= Super Squadron =

Tabletop superhero role-playing game

Super Squadron is a superhero role-playing game published by the Australian company Adventure Simulations in 1983.

==Description==
Super Squadron is a role-playing game system in which players create superheroes and then role-play the characters' adventures.

===Character creation===
The origin of each character — Mutation, Alien or Self-Developed — is determined randomly, and this results in the character receiving various superpowers. The creation process also generates a background story for each character that might include romantic relationships, marriage and even children.

The "Rule Book" (60 pages) covers character creation and descriptions of over 75 powers, magic spells, artifacts, encounters, world background, and romantic involvements. The "Adventure Book" (24 pages) includes 10 miniscenarios of gradually increasing complexity that teach the GM and player how to play. The game comes with a character record sheet pamphlet.

==Publication history==
Super Squadron was designed by Joseph Italiano and published by the Australian company Adventure Simulations in 1983.

The second edition was published in 1984 as a boxed set including a 60-page book, the 24-page introductory adventures book, character sheets, and a pamphlet of character outlines to be customised to represent players characters.

The Tome, published April 1985, was a 54-page book of 10 longer adventures, large numbers of non-player characters, and new and revised skills and powers.

Super Science, published June 1986, was the final supplement with expanded rules on powers, vehicles and running a space campaign. It included a statistics system for planets and civilisations, and a large double-sided galaxy scale map.

==Reception==
In Issue 73 of Space Gamer , William A. Barton commented "If you have no qualms about random power generation [...] Super Squadron is definitely a game you should check out. Even if you don't wish to switch from Champions, Superworld, or V&V, SS has a lot of source material [...] you'll find useful."

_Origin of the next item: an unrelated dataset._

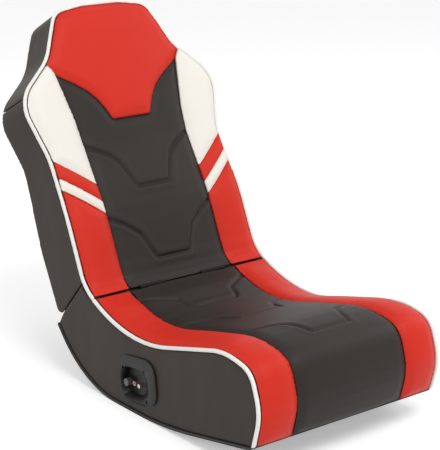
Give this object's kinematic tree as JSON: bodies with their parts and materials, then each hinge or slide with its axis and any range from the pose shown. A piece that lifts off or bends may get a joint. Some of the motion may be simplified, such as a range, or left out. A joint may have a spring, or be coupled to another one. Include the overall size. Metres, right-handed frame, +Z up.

In his 1990 book The Complete Guide to Role-Playing Games, game critic Rick Swan called this "easy to play yet comprehensive, with an especially good section on character creation." Swan liked the "refreshing emphasis on the hero's private life, including suggestions for romance and marriage." Swan concluded by giving this game a solid rating of 3 out of 4, saying, "Though Super Squadron is unlikely to replace Villains & Vigilantes or Champions as anyone's favorite generic superhero game, it's an entertaining alternative for those who enjoy role-playing as much as bashing bad guys."